What has been is what will be, and what has been done is what will be done, and there is nothing new under the sun. This is taken from Ecclesiastes 1:4-11.
Many investors will be watching the world stock-markets tumbling and fearing for their financial future. This is a natural and understandable reaction. Look, however, at the graph below and you will see that this violent correction, if it is going to continue as such, is becoming a regular occurrence. As Saltydog subscribers however, I hope you have followed the “Tugboat” portfolio risk pie-chart and are actually sitting comfortably, with the majority of your portfolio invested in cash and the slow property funds. This, provided the property funds continue to perform as they have over the last eighteen months, would seem to be as safe a place as any at the moment.
The big question is, will this correction take the FTSE 100 back down to the 4000 level over the next couple of years as the previous corrections did? There would seem to be a number of reasons to suggest that this could be the case.
- China`s economy has hit a brick wall and its currency has recently been devalued. Its housing market is also undergoing a rapid devaluation and all of this affects the wealth of its citizens.
- The Emerging markets of the developing world cling to the coat-tails of China and will fall in tandem.
- Commodity prices, which rely to a large extent on the health of the Chinese economy, have understandably collapsed. This has a knock-on effect on the wealth of the commodity producing countries. (Australia, Brazil and Canada to name three).
- The oil price is the purest barometer of world growth as it is the fuel that drives most of the world`s industry and production. Brent Crude, the global bench-mark, has fallen in the past two years from 120 dollars a barrel to close to 44 dollars a barrel.

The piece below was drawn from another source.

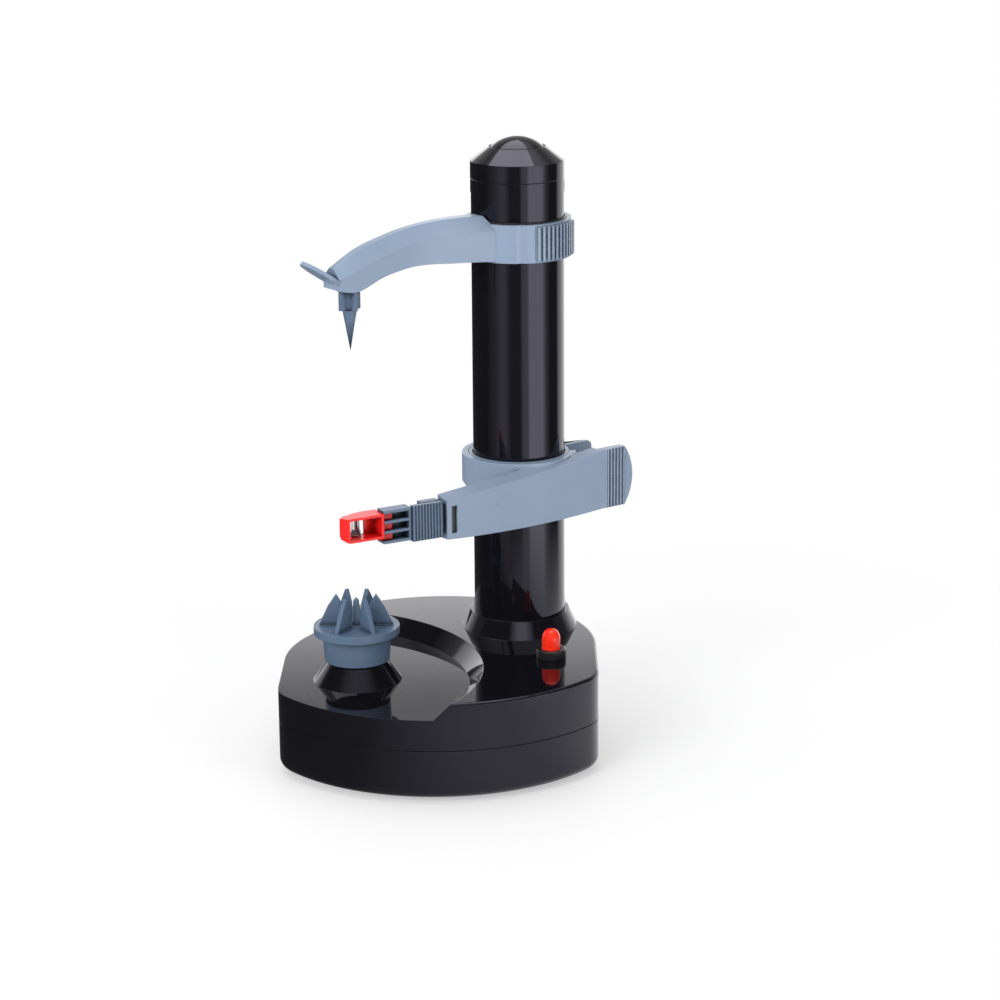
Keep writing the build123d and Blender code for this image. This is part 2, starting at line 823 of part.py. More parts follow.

- Central Banks will struggle to control the value of their individual currencies as they lift the interest rates at which they are prepared to lend to each other.
- The European Union is under considerable stress, even after it has kicked the Greek can down the road yet again. There is no real sign that there is an economical solution to the trials of the Euro.
- The UK stock market is in its 77th month of a bull market. There is only one other occasion in history that the market has risen for longer, and that was in the lead up to the Great Crash in 1929.
- Finally, both the UK and the USA stock markets are greatly over-valued, probably as a result of the Quantitive Easing that has been taking place and the low interest rates in the domestic markets. Both of which are changing as Q.E. ceases and interest rates rise.
There is not much to like in the above, and you would think that a correction is well overdue. The question is only how large and only time will reveal that?
Jesse Livermore said “The public ought always to keep in mind the elements of stock trading. When a market is going up no explanation is needed as to why it is going up. It takes continuous buying to make a market keep on going up. As long as it does so, it is a pretty safe proposition to trail along with it. But if after a long and steady rise a market turns and gradually begins to go down , with only occasionally small rallies, it is obvious that the line of least resistance has changed from upward to downward. Such being the case why should one ask for explanations.”